Monday, 8th April 2019

  • German Trade Balance (Feb)

Tuesday, 9th April 2019

  • N/A

Wednesday, 10th April 2019

  • ECB Interest Rate Decision (Apr)
  • ECB Press Conference

Thursday, 11th April 2019

  • German CPI (MoM) (Mar) Final
  • French CPI (MoM) (Mar) Final
  • French HICP (MoM) (Mar) Final

Friday, 12th April 2019

  • Spanish CPI (YoY) (Mar) Final
  • Spanish HICP (YoY) (Mar) Final
  • Eurozone Industrial Production (MoM) (Feb)

The Majors

It was a bullish start to the 2nd quarter. A 7th consecutive day in the green for the DAX delivered a 4.2% gain for the week. Leading the European majors, the DAX managed to end the day at 12,000 levels for the first time since 5th October.

Elsewhere, the EuroStoxx600 rose by 0.09% on Friday to end the week with a 2.41% gain. The CAC40 rose by 0.23% to end the week up 2.35%.

Economic data out of the Eurozone on Friday was limited to Germany’s industrial production figures for February. After some dire factor order and PMI numbers, a pickup in production provided some, albeit minor support.

Positive updates from both the U.S and China on trade talks supported upward momentum through the week.

Delivering a 7th consecutive day in the green for the DAX was ultimately positive nonfarm payroll figures out of the U.S.

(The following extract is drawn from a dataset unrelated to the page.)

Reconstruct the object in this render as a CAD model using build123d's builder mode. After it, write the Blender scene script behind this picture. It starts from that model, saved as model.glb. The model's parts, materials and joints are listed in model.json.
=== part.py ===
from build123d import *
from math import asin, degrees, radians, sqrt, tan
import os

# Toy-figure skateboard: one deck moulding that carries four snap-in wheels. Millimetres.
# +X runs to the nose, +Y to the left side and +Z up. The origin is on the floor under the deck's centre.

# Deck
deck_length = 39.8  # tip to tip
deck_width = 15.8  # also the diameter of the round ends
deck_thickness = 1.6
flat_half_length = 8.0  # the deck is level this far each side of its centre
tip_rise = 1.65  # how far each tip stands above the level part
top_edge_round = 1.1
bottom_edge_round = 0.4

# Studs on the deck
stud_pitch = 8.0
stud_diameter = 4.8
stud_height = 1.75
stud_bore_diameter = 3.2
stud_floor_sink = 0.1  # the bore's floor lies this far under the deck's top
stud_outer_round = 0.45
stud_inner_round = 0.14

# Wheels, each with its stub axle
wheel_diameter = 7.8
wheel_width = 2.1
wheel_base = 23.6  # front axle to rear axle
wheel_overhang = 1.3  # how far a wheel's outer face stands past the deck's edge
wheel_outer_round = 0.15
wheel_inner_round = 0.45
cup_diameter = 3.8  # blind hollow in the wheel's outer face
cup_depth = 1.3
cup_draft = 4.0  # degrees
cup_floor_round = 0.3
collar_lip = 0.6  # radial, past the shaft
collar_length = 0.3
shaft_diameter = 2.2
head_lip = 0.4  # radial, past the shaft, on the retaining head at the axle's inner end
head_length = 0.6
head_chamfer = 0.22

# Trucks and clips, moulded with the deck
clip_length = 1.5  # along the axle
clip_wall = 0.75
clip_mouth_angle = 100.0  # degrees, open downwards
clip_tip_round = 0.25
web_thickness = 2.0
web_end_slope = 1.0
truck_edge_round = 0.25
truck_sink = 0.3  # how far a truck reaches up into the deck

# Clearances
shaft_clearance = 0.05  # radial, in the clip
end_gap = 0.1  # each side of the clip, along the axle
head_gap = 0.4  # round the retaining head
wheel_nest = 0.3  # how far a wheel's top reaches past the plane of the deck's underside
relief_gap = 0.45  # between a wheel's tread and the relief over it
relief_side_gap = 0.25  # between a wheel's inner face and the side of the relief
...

While the CAC40 managed to avoid red through the day, the DAX rally was running out of steam ahead of the U.S labor market figures. A 196k rise in payrolls led to a DAX recovery on Friday. In spite of the day’s gain, the auto sector hit reverse at the end of the week. Volkswagen led the way down on the DAX, falling by 2.58%, with Daimler not too far behind, down by 1.53%.

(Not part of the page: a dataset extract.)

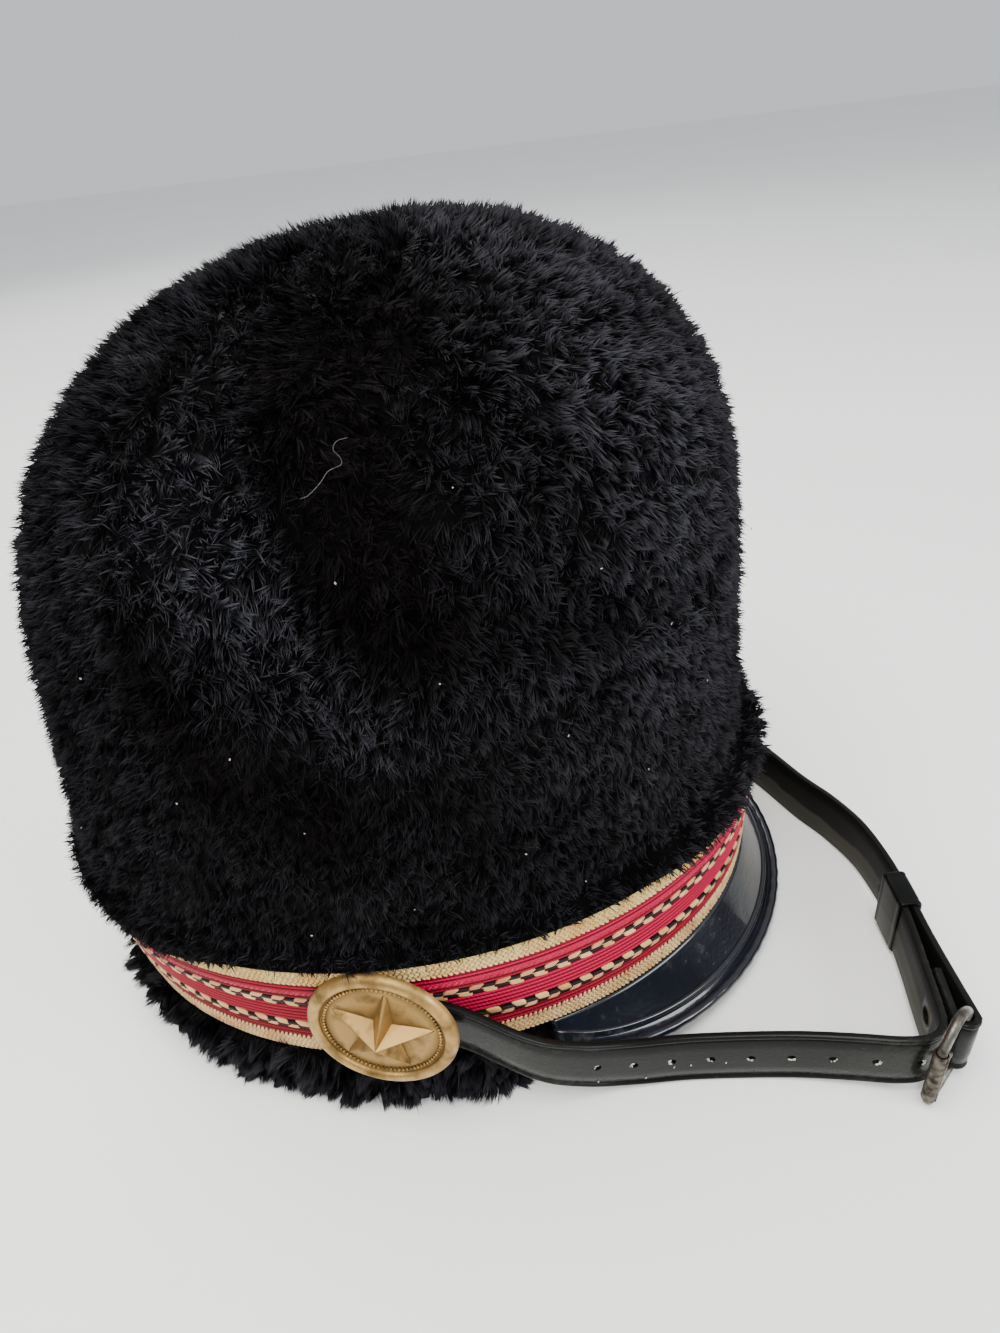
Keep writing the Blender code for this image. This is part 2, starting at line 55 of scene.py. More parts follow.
lens = bpy.data.cameras.new("photo_lens")
lens.lens = 22.956
lens.sensor_width = 36.0
lens.clip_start = 0.01
lens.clip_end = 50.0
camera = stand("photo_camera", lens)
turned = Matrix((CAMERA_RIGHT, CAMERA_UP, CAMERA_BACK)).transposed().to_4x4()
camera.matrix_world = Matrix.Translation(CAMERA_PLACE) @ turned
bpy.context.scene.camera = camera

# The shell is the hat's stiff body: a cloth-faced wall that flares up from the head and closes in a
# full, soft dome. Creases pressed into it carry through the plush that is glued all over its outside.
HAT_MIDDLE = Vector((0.0015659, 0.01855, 0.0))
HAT_LEAN = math.radians(2.0)
BAND_HALF_LENGTH = 0.108
BAND_HALF_WIDTH = 0.088
BAND_LOW = 0.020
BAND_TOP = 0.0618
BAND_FLARE = 0.10
TRIM_DEPTH = 0.0020
WALL = 0.003
CROWN_HEIGHT = 0.2185
SHOULDER_HEIGHT = 0.115
DOME_FULLNESS = 3.6
LENGTH_TAPER = -0.137
WIDTH_SPREAD = 0.11
FORWARD_SLOPE = 0.128
SET_BACK = 0.0025
PAST_BAND_ENDS = -0.0022
PAST_BAND_SIDES = 0.0005
PILE = 0.0040
BACKING = 0.011
CREASE_FADE = 0.029
FRONT_HANG = 0.0045
FRONT_HANG_END = 56.0
BACK_HANG = 0.0065
BACK_HANG_START = 110.0
HANG_FADE = 16.0
EDGE_RISE = 0.0006
EDGE_OUT = 0.0008
FOOT_RISE = 0.0018
FOOT_OUT = 0.0011
LIP_RISE = 0.0026
LIP_SUNK = 0.0004
SHELL_ROWS = 64
SHELL_COLUMNS = 180

# Angle and share of the crown's height, how far each spreads, and its depth as a share of the wall.
CREASES = [
    (108, 0.90, 8, 0.060, 0.55),
    (102, 0.83, 8, 0.060, 0.75),
    (97, 0.75, 8, 0.060, 0.70),
    (91, 0.66, 8, 0.060, 0.50),
    (122, 0.86, 9, 0.080, -0.40),
    (112, 0.75, 8, 0.080, -0.40),
    (102, 0.65, 9, 0.070, -0.30),
    (80, 0.85, 13, 0.100, 0.55),
    (60, 0.69, 12, 0.030, 0.35),
    (42, 0.64, 12, 0.030, 0.30),
    (-75, 0.72, 20, 0.120, 0.25),
    (-150, 0.62, 22, 0.150, 0.15),
]


def put(forward, left, height):
    """A point from its distances ahead of, left of and above the hat's middle."""
    return Vector((left, -forward, height))


def leaned(point):
    """Tips the hat back a little on its rim and sets it where it stands."""
    slope = math.tan(HAT_LEAN)
    lifted = slope * -point.y * min(point.z / BAND_LOW, 1.0)
    return HAT_MIDDLE + Vector((point.x, point.y + slope * point.z, point.z + lifted))


def band_point(angle, height, proud=0.0):
    """A point of the band's face. Angles start at the front and grow to the wearer's right."""
    grown = BAND_FLARE * (height - BAND_LOW) + proud
    turn = math.radians(angle)
    forward = (BAND_HALF_LENGTH + grown) * math.cos(turn)
    left = -(BAND_HALF_WIDTH + grown) * math.sin(turn)
    return put(forward, left, height)


def band_outward(angle):
    turn = math.radians(angle)
    return put(math.cos(turn) / BAND_HALF_LENGTH, -math.sin(turn) / BAND_HALF_WIDTH, 0.0).normalized()


def dome_share(height):
    """How wide the crown is at a height, as a share of its straight side."""
    rise = (height - SHOULDER_HEIGHT) / (CROWN_HEIGHT - SHOULDER_HEIGHT)
    return math.sqrt(max(1.0 - min(max(rise, 0.0), 1.0) ** DOME_FULLNESS, 0.0))


def crown_point(angle, height, proud=0.0):
    """A point of the plush's outer face, or of one that lies proud or inside of it."""
    above = height - BAND_TOP
    base = BAND_FLARE * (BAND_TOP - BAND_LOW)
    half_length = BAND_HALF_LENGTH + base + PAST_BAND_ENDS + LENGTH_TAPER * above
    half_width = BAND_HALF_WIDTH + base + PAST_BAND_SIDES + WIDTH_SPREAD * above
    share = dome_share(height)
    turn = math.radians(angle)
    forward = FORWARD_SLOPE * above - SET_BACK + (half_length * share + proud) * math.cos(turn)
    left = -(half_width * share + proud) * math.sin(turn)
    return put(forward, left, height + proud * (1.0 - share))


def crease_depth(angle, height):
    total = 0.0
    for middle, share, spread, rise, depth in CREASES:
        across = ((angle - middle + 180.0) % 360.0 - 180.0) / spread
        along = (height / CROWN_HEIGHT - share) / rise
        total += depth * BACKING * math.exp(-(across**2) - along**2)
    return total * min(max(height - BAND_TOP, 0.0) / CREASE_FADE, 1.0)


def plush_point(angle, height, proud):
    return leaned(crown_point(angle, height, proud - crease_depth(angle, height)))


def crown_heights(count):
    """Heights at equal steps along the crown's side and dome, from the band to the top."""
    samples = 600
    heights = [BAND_TOP]
    walked = [0.0]
    for i in range(1, samples + 1):
        height = BAND_TOP + (CROWN_HEIGHT - BAND_TOP) * math.sin(math.pi / 2 * i / samples)
        across = (dome_share(heights[-1]) - dome_share(height)) * BAND_HALF_WIDTH
        walked.append(walked[-1] + math.hypot(across, height - heights[-1]))
        heights.append(height)
    chosen = []
    spot = 0
    for row in range(count + 1):
        while walked[spot] < walked[-1] * row / count - 1e-9:
            spot += 1
        chosen.append(heights[spot])
    return chosen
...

The slide in the auto sector came off the back of news of the EU Commission charging BMW, Volkswagen, and Daimler with collusion over the car emissions scandal.

It’s not been a good time for Volkswagen who had only just admitted to installing engine software to avoid failing U.S emissions tests. The Commission has accused the German car manufacturers of colluding to prevent the release of clean emissions technology.

The Day Ahead

It’s a relatively quiet day ahead on the economic calendar. February trade data due out of Germany is the only data set for the European markets to consider early on in the day.

While forecasts are for the trade surplus to narrow, it could ultimately be the DAX 7-day stretch that pins the majors back.

Progress on trade talks between the U.S and China provided support last week, but the lack of an agreement leaves existing tariffs in place. Economic data out of China showed some improvement in March, but whether momentum can be maintained remains to be seen.

Loan growth figures released out of China this morning showed that new loans came in at CNY885.8bn in March. Forecasts had been for a CNY1.2tn increase off the back of a CNY885bn increase in February.

At the time of writing, the futures pointed to a 35.5 point fall in the DAX and a 13 point rise for the CAC40 at the open.

While the Asian majors responded to Friday’s nonfarm payroll and wage growth figures in the early hours, the U.S futures were also in the red.

Things could change rapidly, however, if British Prime Minister Theresa May announces a presentable deal for Parliament.